En tout cas pour garantir une égalité de chances à tous les candidats à cette compétition, il urge de revoir les règles de jeux. Les élèves issus de familles modestes ont aussi droit à ce sésame. Aidons-les à apporter ces bourses, ces prix, ces cadeaux, ce plaisir dans leur famille respective et évitons que des établissements raflent presque tous les prix mis en compétition et chaque année. Ainsi les concours passeront et ne se ressembleront pas. Dans une course de vitesse ou de fond tous les concurrents prennent départ sur la même ligne. A quoi bon de participer à une course de 1000m où certains sont dès le coup de sifflet à un mètre de la ligne d’arrivée. A cela, s’ils viennent se greffer encore des fuites ou de la fraude, à quand des prix pour les fils des «badolos » ?

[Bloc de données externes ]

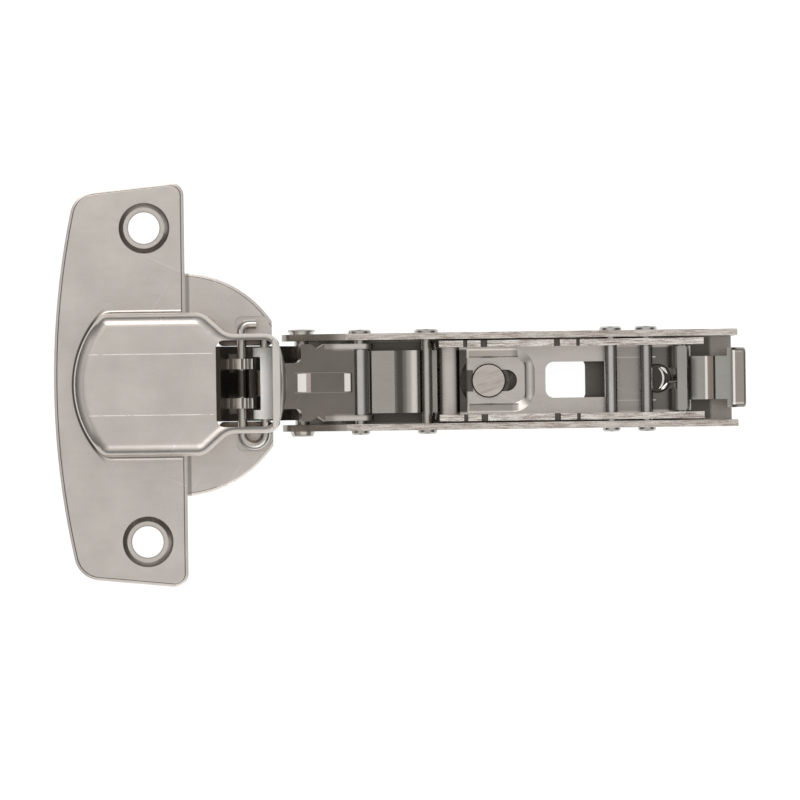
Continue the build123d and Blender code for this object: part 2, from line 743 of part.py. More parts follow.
# Clip channel: grips the mounting plate, and swings in the arm for the side adjustment
with BuildPart() as clip_channel:
    with BuildSketch(side_view):
        with BuildLine():
            Polyline(
                (channel_front, channel_top),
                (channel_lip_end, channel_top),
                (channel_lip_end, channel_top - channel_lip_drop),
                (channel_rear, channel_top - channel_lip_drop - 1.2),
                (channel_rear, channel_under),
                (channel_front, channel_under),
                close=True,
            )
        make_face()
    extrude(amount=channel_half, both=True)
    with BuildSketch(Plane.XY.offset(channel_floor)):
        Rectangle(4 * channel_lip_end, 2 * channel_inner_half)
    extrude(amount=channel_top - channel_floor + 1, mode=Mode.SUBTRACT)
    for start, thickness in both_sides(channel_inner_half, channel_half):
        with BuildSketch(side_view.offset(start)):
            with BuildLine():
                Polyline(
                    (channel_ear_front, channel_top - 0.6),
                    (channel_ear_front + 0.6, channel_top),
                    (channel_front + 0.1, channel_top),
                    (channel_front + 0.1, channel_under),
                    (channel_front - 0.8, channel_under + 0.8),
                    (channel_ear_front, channel_top - channel_ear_drop),
                    close=True,
                )
            make_face()
        extrude(amount=thickness)
    recess_middle = (channel_front + recess_end) / 2
    recess_length = recess_end - channel_front
    with BuildSketch(Plane.XY.offset(channel_under)):
        with Locations((recess_middle + channel_sheet, 0)):
            RectangleRounded(recess_length, 2 * (recess_half + channel_sheet), recess_half * 0.6)
    extrude(amount=-recess_depth)
    with BuildSketch(Plane.XY.offset(channel_floor)):
        with Locations((recess_middle - recess_half, 0)):
            RectangleRounded(
                recess_length + 2 * recess_half + recess_slope, 2 * recess_half + recess_slope, recess_half
            )
    extrude(amount=-recess_depth, taper=recess_taper, mode=Mode.SUBTRACT)
    with BuildSketch(side_view):
        with Locations((roll_place, roll_top - roll_radius)):
            Circle(roll_radius)
            Circle(roll_radius - channel_sheet, mode=Mode.SUBTRACT)
        with Locations((roll_place, roll_top - 2 * roll_radius)):
            Rectangle(4 * roll_radius, 2 * roll_radius, mode=Mode.SUBTRACT)
        with Locations((roll_place + roll_radius - channel_sheet / 2, (channel_floor + roll_top - roll_radius) / 2)):
            Rectangle(channel_sheet, channel_floor - roll_top + roll_radius)
    extrude(amount=channel_half - 0.3, both=True)
    with BuildSketch(Plane.XY.offset(recess_under - 3 * roll_radius)):
        with Locations((side_screw_place, 0)):
            Circle(collar_notch_radius)
        with Locations((channel_front + 2 * roll_radius, 0)):
            Rectangle(4 * roll_radius, 4 * roll_radius, mode=Mode.SUBTRACT)
    extrude(amount=4 * roll_radius, mode=Mode.SUBTRACT)
    with BuildSketch(Plane.XY.offset(channel_floor)):
        with Locations(((side_slot_start + side_slot_end) / 2, 0)):
            SlotOverall(side_slot_end - side_slot_start + 0.01, 2 * side_slot_half)
        with Locations(((channel_window_left + channel_window_right) / 2, 0)):
            RectangleRounded(
                channel_window_right - channel_window_left, 2 * channel_window_half, channel_window_round
            )
        with Locations((depth_screw_place, 0)):
            Circle(depth_neck_radius + lift_fit)
    extrude(amount=-3 * channel_sheet, mode=Mode.SUBTRACT)
    with BuildSketch(Plane.XY.offset(channel_floor)):
        with Locations(((channel_window_right + channel_rear) / 2, 0)):
            Rectangle(channel_rear - channel_window_right, 2 * recess_half)
    extrude(amount=-strip_depth, mode=Mode.SUBTRACT)
    for left, right in channel_notches:
        with BuildSketch(side_view):
            with Locations(((left + right) / 2, channel_top)):
                Rectangle(right - left, 2 * notch_drop)
        extrude(amount=channel_half + 1, both=True, mode=Mode.SUBTRACT)
    with BuildSketch(side_view):
        with Locations(swing_pivot):
            Circle(tail_pin_radius + running_fit)
        with Locations(stop_place):
            Circle(tail_pin_radius + loose_fit)
        with Locations(lever_pivot):
            Circle(lever_pin_radius + seat_fit)
    extrude(amount=channel_half + 1, both=True, mode=Mode.SUBTRACT)
clip_channel.part.label = "clip_channel"

# Side-adjusting screw: mushroom head in the channel, shank down through the deck
with BuildPart() as side_screw:
    with BuildSketch(Plane.XY.offset(recess_floor + lift_fit)):
        with Locations((side_screw_place, 0)):
            Circle(side_head_radius)
    extrude(amount=side_head_height)
    chamfer(side_screw.edges().filter_by(GeomType.CIRCLE).sort_by(Axis.Z)[-1], 0.2)
    with BuildSketch(Plane.XY.offset(recess_floor + lift_fit)):
        with Locations((side_screw_place, 0)):
            Circle(side_neck_radius)
    extrude(amount=recess_under - recess_floor - 2 * lift_fit)
    with BuildSketch(Plane.XY.offset(recess_under - lift_fit)):
        with Locations((side_screw_place, 0)):
            Circle(side_collar_radius)
    extrude(amount=-side_collar_height)
    with BuildSketch(Plane.XY.offset(recess_under - lift_fit - side_collar_height)):
        with Locations((side_screw_place, 0)):
            Circle(side_shank_radius)
    extrude(amount=side_shank_end - (recess_under - lift_fit - side_collar_height))
    with BuildSketch(Plane.XY.offset(side_shank_end)):
        with Locations((side_screw_place, 0)):
            Rectangle(2 * screw_recess_radius, 2 * screw_recess_arm)
            Rectangle(2 * screw_recess_arm, 2 * screw_recess_radius)
    extrude(amount=screw_recess_depth, mode=Mode.SUBTRACT)
side_screw.part.label = "side_screw"

# Depth-adjusting screw: spiral cam head above the channel's floor
with BuildPart() as depth_screw:
    with BuildSketch(Plane.XY.offset(strip_floor + lift_fit)):
        with Locations((depth_screw_place, 0)):
            Circle(depth_head_radius)
    extrude(amount=depth_head_height)
    chamfer(depth_screw.edges().filter_by(GeomType.CIRCLE).sort_by(Axis.Z)[-1], 0.15)
    with BuildSketch(Plane.XY.offset(strip_floor + lift_fit)):
        with Locations((depth_screw_place, 0)):
            Circle(depth_neck_radius)
    extrude(amount=channel_under - strip_floor - 2 * lift_fit)
    with BuildSketch(Plane.XY.offset(channel_under - lift_fit)):
        with Locations((depth_screw_place, 0)):
            Circle(depth_flange_radius)
    extrude(amount=-depth_flange_height)
    with BuildSketch(Plane.XY.offset(channel_under - lift_fit - depth_flange_height)):
        with Locations((depth_screw_place, 0)):
            Rectangle(2 * screw_recess_radius, 2 * screw_recess_arm)
            Rectangle(2 * screw_recess_arm, 2 * screw_recess_radius)
    extrude(amount=screw_recess_depth, mode=Mode.SUBTRACT)
    with BuildSketch(Plane.XY.offset(strip_floor + lift_fit + depth_head_height)):
        with Locations((depth_screw_place, 0)):
            SlotArc(
                CenterArc((0, 0), cam_groove_radius, -cam_groove_sweep / 2, cam_groove_sweep),
                2 * cam_groove_half,
            )
    extrude(amount=-cam_groove_depth, mode=Mode.SUBTRACT)
depth_screw.part.label = "depth_screw"

# Release lever: eye on its pin, thumb roll, plate and end lip
with BuildPart() as release_lever:
    for start, thickness in both_sides(lever_lug_inner, lever_bar_half):
        with BuildSketch(side_view.offset(start)):
            with Locations(lever_pivot):
                Circle(lever_eye_radius)
            with BuildLine():
                Polyline(
                    (lever_bar_left, lever_bar_top - lever_bar_sheet),
                    (lever_pivot[0] - lever_nose_reach, lever_pivot[1] - 0.4),
                    (lever_pivot[0] - lever_nose_reach, lever_pivot[1] - lever_eye_radius),
                    (lever_pivot[0], lever_pivot[1] - lever_eye_radius),
                    close=True,
                )
            make_face()
        extrude(amount=thickness)
    with BuildSketch(Plane.XY.offset(lever_bar_top)):
        with Locations(((lever_bar_left + lever_bar_right) / 2, 0)):
            RectangleRounded(lever_bar_right - lever_bar_left, 2 * lever_bar_half, lever_bar_sheet / 2)
    extrude(amount=-lever_bar_sheet)
    with BuildSketch(side_view):
        with BuildLine() as lever_line:
            FilletPolyline(
                (lever_pivot[0] + 0.9, lever_pivot[1] - 0.2),
                (lever_roll_place - 1.5, lever_roll_top - lever_sheet / 2),
                (lever_roll_place + 0.9, lever_roll_top - lever_sheet / 2),
                (lever_dip_place, lever_plate_height - lever_sheet / 2),
                (lever_plate_end, lever_plate_height - lever_sheet / 2),
                radius=lever_sheet * 0.8,
            )
        trace(lever_line.line, lever_sheet)
    extrude(amount=lever_half, both=True)
    with BuildSketch(Plane.YZ.offset(lever_plate_end)):
        with Locations((0, (lever_lip_top + lever_lip_bottom) / 2)):
            RectangleRounded(2 * lever_lip_half, lever_lip_top - lever_lip_bottom, lever_lip_round)
    extrude(amount=lever_lip_end - lever_plate_end)
    lip_edges = release_lever.faces().sort_by(Axis.X)[-1].edges()
    fillet(lip_edges, lever_lip_round / 2)
    with BuildSketch(side_view):
        with Locations((lever_plate_end - lever_shoulder / 2 + lift_fit, lever_plate_height - lever_sheet / 2)):
            Rectangle(lever_shoulder, lever_sheet)
    extrude(amount=lever_lip_half, both=True)
    with BuildSketch(side_view):
        with Locations(lever_pivot):
            Circle(coil_radius + coil_wire_radius + 2 * lift_fit)
    extrude(amount=lever_lug_inner, both=True, mode=Mode.SUBTRACT)
    with BuildSketch(side_view):
        with Locations(lever_pivot):
            Circle(lever_pin_radius + running_fit)
    extrude(amount=lever_bar_half + 1, both=True, mode=Mode.SUBTRACT)
release_lever.part.label = "release_lever"

# Hairpin spring of the lever, coiled round the lever's pin beside its eye
with BuildPart() as lever_spring:
    coil_start = -coil_pitch * coil_turns / 2
    coil_centre = (lever_pivot[0], coil_start, lever_pivot[1])
    coil_edge = Helix(
        coil_pitch, coil_pitch * coil_turns, coil_radius, center=coil_centre, direction=(0, 1, 0), mode=Mode.PRIVATE
    ).edge()
    with BuildLine() as coil_path:
        Line(coil_edge @ 0 - (coil_edge % 0) * coil_leg, coil_edge @ 0)
        add(coil_edge)
        Line(coil_edge @ 1, coil_edge @ 1 + (coil_edge % 1) * coil_leg)
    with BuildSketch(Plane(origin=coil_path.wire() @ 0, z_dir=coil_path.wire() % 0)):
        RegularPolygon(coil_wire_radius, 8)
    sweep(path=coil_path.wire(), is_frenet=True)
lever_spring.part.label = "lever_spring"

pieces = [
    cup.part,
    cup_pin.part,
    outer_link.part,
    outer_sleeve.part,
    link_bush.part,
    inner_link.part,
    hinge_arm.part,
    inner_rivet,
    outer_rivet,
    spring_rivet,
    stop_pin,
    swing_pin,
    lever_pin,
    rivet_collars.part,
    closing_spring.part,
    clip_channel.part,
    side_screw.part,
    depth_screw.part,
    release_lever.part,
    lever_spring.part,
]
os.makedirs("parts", exist_ok=True)
for piece in pieces:
    export_step(piece, "parts/" + piece.label + ".step")
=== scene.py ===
"""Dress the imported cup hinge: plated steel, sheared edges, pressed details, studio and camera."""

from __future__ import annotations

import logging
import math
from dataclasses import dataclass, field
from enum import Enum

import bpy
import numpy as np
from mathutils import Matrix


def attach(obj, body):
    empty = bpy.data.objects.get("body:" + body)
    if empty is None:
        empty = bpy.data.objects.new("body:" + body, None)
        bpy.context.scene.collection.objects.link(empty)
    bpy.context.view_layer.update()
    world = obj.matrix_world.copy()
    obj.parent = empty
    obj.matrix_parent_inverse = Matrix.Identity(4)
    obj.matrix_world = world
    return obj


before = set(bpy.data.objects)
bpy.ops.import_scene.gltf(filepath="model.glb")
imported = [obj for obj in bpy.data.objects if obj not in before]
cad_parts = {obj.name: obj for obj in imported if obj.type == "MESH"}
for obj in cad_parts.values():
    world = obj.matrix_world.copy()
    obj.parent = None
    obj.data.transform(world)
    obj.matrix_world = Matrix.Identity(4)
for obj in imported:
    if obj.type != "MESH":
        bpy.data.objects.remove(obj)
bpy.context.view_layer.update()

LOG = logging.getLogger("cup_hinge")
MM = 0.001

Color = tuple[float, float, float]
Point = tuple[float, float, float]
Ramp = tuple[float, float]
Socket = bpy.types.NodeSocket
Tree = bpy.types.NodeTree

OUTPUT_KINDS = {
    "Color": "NodeSocketColor",
    "Roughness": "NodeSocketFloat",
    "Height": "NodeSocketFloat",
    "Mask": "NodeSocketFloat",
    "Normal": "NodeSocketVector",
}

# Places of the inputs and the output that a Mix node uses for colours and for vectors.
MIX_SHARE = 0
MIX_COLORS = (6, 7)
MIX_COLOR_OUT = 2
MIX_VECTORS = (4, 5)
MIX_VECTOR_OUT = 1

WHITE = (1.0, 1.0, 1.0)
PLATE = (0.6, 0.58, 0.55)
PLATE_SHADE = (0.3, 0.28, 0.25)

# The standard curve from display values to linear light.
CURVE_OFFSET = 0.055
CURVE_SCALE = 1.055
CURVE_POWER = 2.4
CURVE_KNEE = 10
CURVE_SLOPE = 3294.6


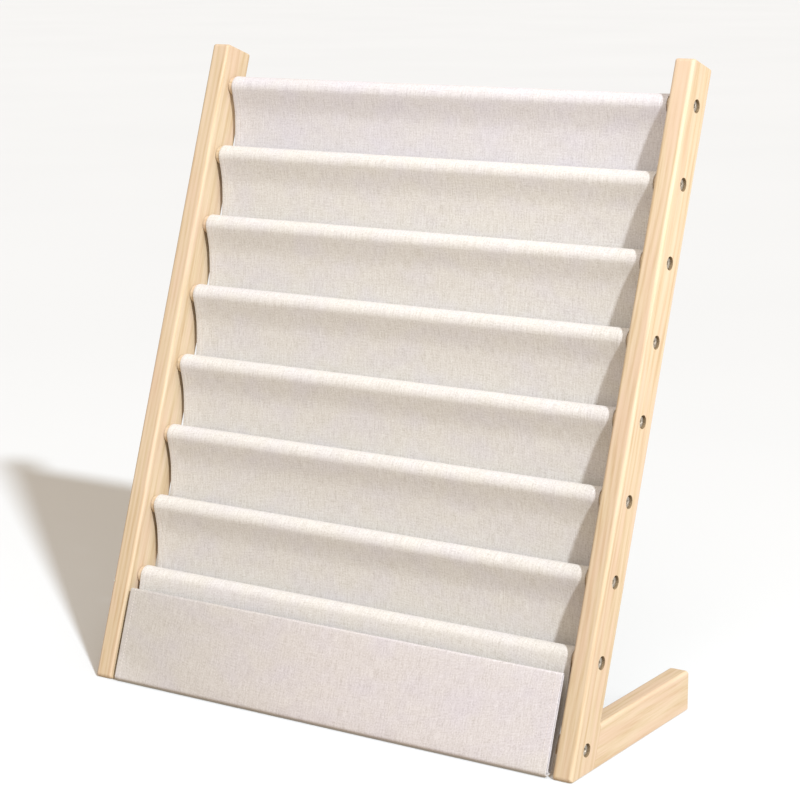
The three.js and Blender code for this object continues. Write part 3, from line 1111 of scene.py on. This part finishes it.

Les concours généraux préconisés  : nationaux, régionaux, départementaux…peuvent contribuer à promouvoir le repositionnement stratégique de la qualité  dans la perspective d’offrir une éducation et une formation alliant  : qualité et équité, efficacité et inclusion , réduction de la marginalisation et de la pauvreté, intégration régionale et continentale, le tout orienté vers l’Objectif de Développement Durable numéro 4 de l’Organisation des Nations Unies :« Assurer l’accès de tous à une éducation de qualité, et promouvoir les possibilités d’apprentissage tout au long de la vie » 2015 à 2030, un engagement pour les 193 pays de l’ONU dont le Sénégal.

Ces phases éliminatoires au niveau CODEC, District, IEF, IA, lutteront contre la déperdition scolaire qui est actuellement un phénomène en forte croissance et une menace pour l’avenir aussi bien des enfants que de la société. Ses conséquences favorisent le gaspillage en ressources financière, matérielle mais également en perte de temps. En tout cas sans le bagage intellectuel fourni par l’école, l’avenir de la société est compromis.

En définitive, l’éducation a le potentiel d’accélérer les progrès vers la réalisation de tous les Objectif du Développement Durable et une voie sûre vers l’émergence.